# Job
Find the line containing "base_frame();" and copy it exactly, along with every line after it up to and including the line containing "for node in". Copy nothing else.

# Data

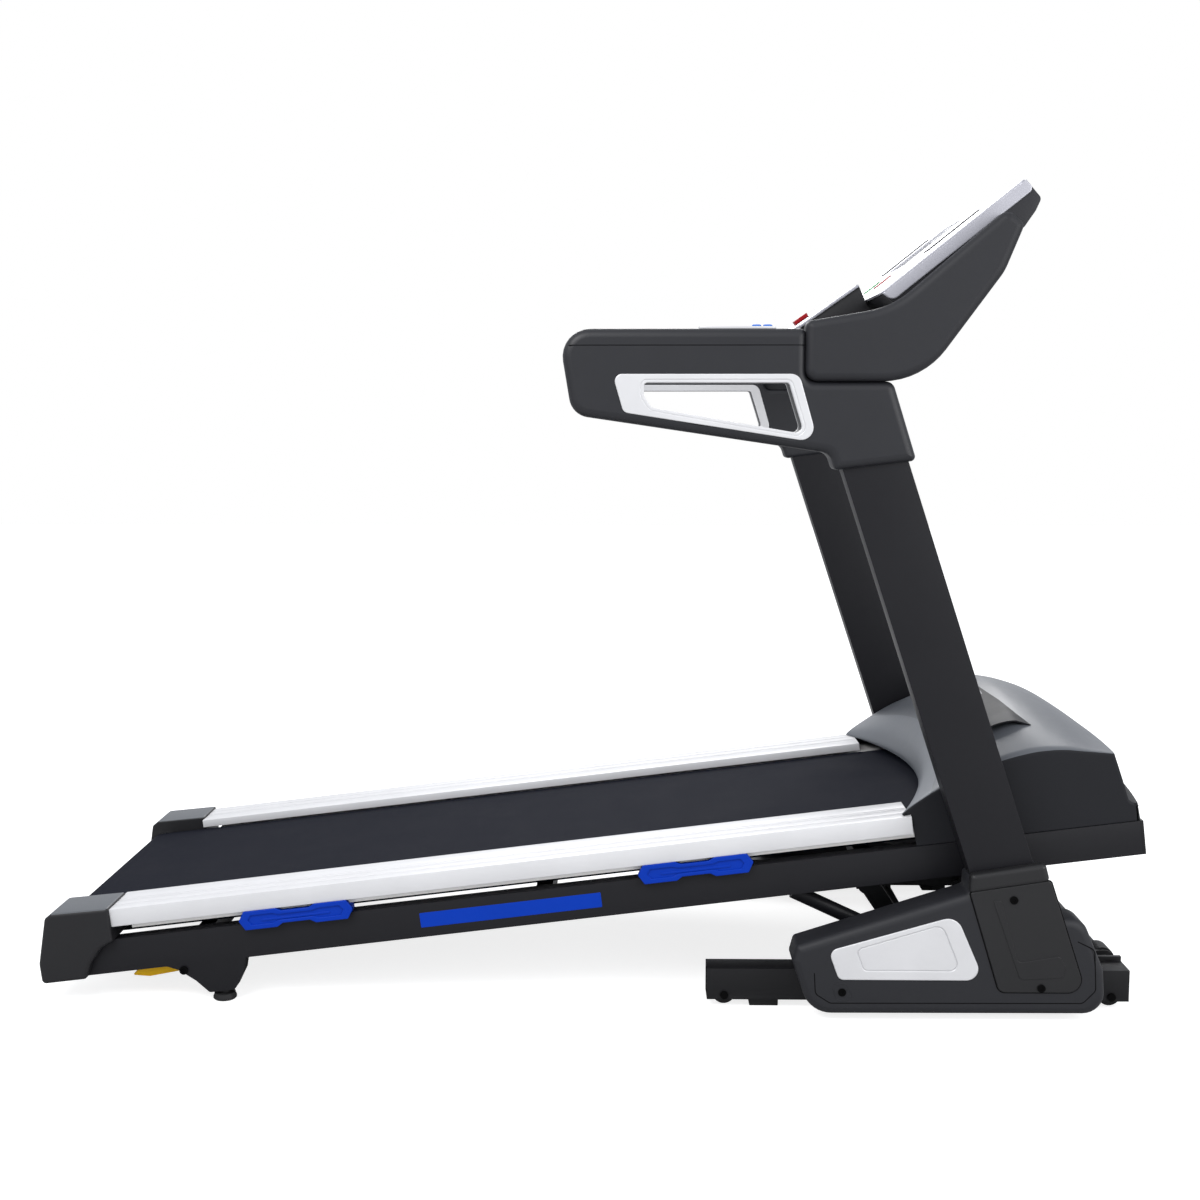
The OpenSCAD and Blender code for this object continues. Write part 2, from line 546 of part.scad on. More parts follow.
// top of the hood along the middle, and its arch across
hood_line = [[1209, 192, 2], [1275, 232, 30], [1400, 326, 30], [1437, 339, 20], [1512, 320, 20],
  [1583, 266, 20], [1653, 195, 14], [1668, 164, 8], [1640, 132, 8], [1209, 132, 0]];
function arch(y, t) = 340 - t - 70 * (y / 350) * (y / 350);
module hood_body(t) intersection() {
  side(t > 0 ? inset(hood_line, t) : hood_line, -356, 356);
  translate([1190, 0, 0]) rotate([90, 0, 90]) linear_extrude(500) polygon(concat(
    [for (k = [-12:12]) [k / 12 * (351 - t), arch(k / 12 * 351, t)]],
    [[351 - t, t > 0 ? 120 : 132], [-351 + t, t > 0 ? 120 : 132]]));
  linear_extrude(400) polygon(concat(
    [for (k = [-12:12]) [1668 - t - 48 * pow(k / 12, 2), k / 12 * 356]],
    [for (k = [12:-1:-12]) [1290 + (t > 0 ? 6 : 0) - 84 * pow(k / 12, 2), k / 12 * 356]]));
}
module motor_hood() color([0.24, 0.24, 0.26]) on_deck() difference() {
  hood_body(0);
  hood_body(shell_t);
  box([1180, rail_x1 + 1], [-rail_half - 1, rail_half + 1], [100, rail_top + 0.5]);
  box([1215, 1612], [-348, 348], [100, tube_top + 8]);
  box([1180, 1300], [-rail_half + 11, rail_half - 11], [100, board_top + 5]);
}
module power_switch() color([0.7, 0.05, 0.05]) on_deck() difference() {
  box([1607, 1621], [-230, -206], [tube_bot + 20, tube_bot + 40]);
  switch_pin(1.5 + run_gap);
}
module rear_feet() color([0.1, 0.1, 0.1]) on_deck() both() intersection() {
  rod_y(0, foot_r, foot_r, tube_in, tube_out);
  side([[-22, -1, 0], [22, -1, 0], [18, 18, 0], [-18, 18, 0]], tube_in, tube_out);
}
module release_lever() color([0.95, 0.75, 0.05]) on_deck() difference() {
  side([[-163, 55, 2], [-132, 49, 4], [-60, 54, 4], [-54, 66, 4], [-80, 71, 4], [-150, 64, 4]],
    -tube_in + 2, -tube_in + 18);
  rod_y(lever[0], lever[1], 4 + run_gap, -tube_in, -tube_in + 30);
}

base_frame();
rest_pads();
mast_right();
mast_left();
base_cover_right();
base_cover_left();
cover_inserts();
boot_plates();
cover_screws();
wheel_rear_right();
wheel_rear_left();
wheel_front_right();
wheel_front_left();
wheel_bolts();
arm_shell_right();
arm_shell_left();
arm_trims();
button_pods();
speed_button_up();
speed_button_down();
incline_button_up();
incline_button_down();
console_wing_right();
console_wing_left();
console_frame();
console_shell();
console_bezel();
console_screen();
start_key();
stop_key();
speed_rocker();
incline_rocker();
lower_panel();
safety_key();
fold_yoke();
lift_frame();
cylinder_pin();
cylinder_barrel();
cylinder_rod();
incline_motor();
incline_screw();
deck_frame();
running_board();
running_belt();
side_rail_right();
side_rail_left();
rear_cap_right();
rear_cap_left();
deck_cushions();
front_roller();
rear_roller();
roller_bolts();
drive_motor();
motor_rotor();
drive_belt();
motor_pan();
motor_hood();
power_switch();
rear_feet();
release_lever();
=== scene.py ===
import math
import bpy
import bmesh
from mathutils import Matrix, Vector
from mathutils.geometry import delaunay_2d_cdt


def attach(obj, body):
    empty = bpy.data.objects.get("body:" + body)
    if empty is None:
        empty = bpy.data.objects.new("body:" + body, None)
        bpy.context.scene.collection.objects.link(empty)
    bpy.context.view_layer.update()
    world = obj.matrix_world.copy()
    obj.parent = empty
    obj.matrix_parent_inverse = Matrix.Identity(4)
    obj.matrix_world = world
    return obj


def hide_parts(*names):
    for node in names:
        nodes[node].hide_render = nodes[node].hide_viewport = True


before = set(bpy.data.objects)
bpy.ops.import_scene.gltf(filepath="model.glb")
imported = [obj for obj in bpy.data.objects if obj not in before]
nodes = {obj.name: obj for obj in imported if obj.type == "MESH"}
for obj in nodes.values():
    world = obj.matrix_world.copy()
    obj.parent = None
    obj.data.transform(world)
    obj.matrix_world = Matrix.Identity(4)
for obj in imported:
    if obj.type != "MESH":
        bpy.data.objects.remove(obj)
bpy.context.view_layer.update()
print("frame loaded:", len(nodes), "nodes")

# each local frame is in millimetres and lands in metres
places = {
    "shift": 45.5,          # mm, the base sits this far forward
    "deckTilt": 7.05,       # degrees, nose up
    "deckFoot": (-704.0, 60.0),
    "faceAt": (416.0, 1214.0), "faceSlope": 38.5,
}


def localFrame(x, z, slope):
    turn = Matrix.Rotation(-math.radians(slope), 4, "Y")
    return Matrix.Scale(0.001, 4) @ Matrix.Translation((x + places["shift"], 0, z)) @ turn


deckRise = places["deckFoot"][1] * (1 - math.cos(math.radians(places["deckTilt"])))
onBase = localFrame(0, 0, 0)
onDeck = localFrame(places["deckFoot"][0], deckRise, places["deckTilt"])
onFace = localFrame(*places["faceAt"], places["faceSlope"])

# shader groups that the finishes share


def newGroup(name, inputs, outputs):
    tree = bpy.data.node_groups.new(name, "ShaderNodeTree")
    for label, value in inputs:
        kind = "NodeSocketVector" if value is None else "NodeSocketFloat"
        socket = tree.interface.new_socket(label, in_out="INPUT", socket_type=kind)
        if value is not None:
            socket.default_value = value
    for label, kind in outputs:
        tree.interface.new_socket(label, in_out="OUTPUT", socket_type=kind)
    return tree, tree.nodes.new("NodeGroupInput"), tree.nodes.new("NodeGroupOutput")


def mathNode(tree, kind, a, b=None):
    node = tree.nodes.new("ShaderNodeMath")
    node.operation = kind
    for slot, value in ((0, a), (1, b)):
        if value is None:
            continue
        if isinstance(value, (int, float)):
            node.inputs[slot].default_value = value
        else:
            tree.links.new(value, node.inputs[slot])
    return node.outputs[0]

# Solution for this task
base_frame();
rest_pads();
mast_right();
mast_left();
base_cover_right();
base_cover_left();
cover_inserts();
boot_plates();
cover_screws();
wheel_rear_right();
wheel_rear_left();
wheel_front_right();
wheel_front_left();
wheel_bolts();
arm_shell_right();
arm_shell_left();
arm_trims();
button_pods();
speed_button_up();
speed_button_down();
incline_button_up();
incline_button_down();
console_wing_right();
console_wing_left();
console_frame();
console_shell();
console_bezel();
console_screen();
start_key();
stop_key();
speed_rocker();
incline_rocker();
lower_panel();
safety_key();
fold_yoke();
lift_frame();
cylinder_pin();
cylinder_barrel();
cylinder_rod();
incline_motor();
incline_screw();
deck_frame();
running_board();
running_belt();
side_rail_right();
side_rail_left();
rear_cap_right();
rear_cap_left();
deck_cushions();
front_roller();
rear_roller();
roller_bolts();
drive_motor();
motor_rotor();
drive_belt();
motor_pan();
motor_hood();
power_switch();
rear_feet();
release_lever();
=== scene.py ===
import math
import bpy
import bmesh
from mathutils import Matrix, Vector
from mathutils.geometry import delaunay_2d_cdt


def attach(obj, body):
    empty = bpy.data.objects.get("body:" + body)
    if empty is None:
        empty = bpy.data.objects.new("body:" + body, None)
        bpy.context.scene.collection.objects.link(empty)
    bpy.context.view_layer.update()
    world = obj.matrix_world.copy()
    obj.parent = empty
    obj.matrix_parent_inverse = Matrix.Identity(4)
    obj.matrix_world = world
    return obj


def hide_parts(*names):
    for node in names:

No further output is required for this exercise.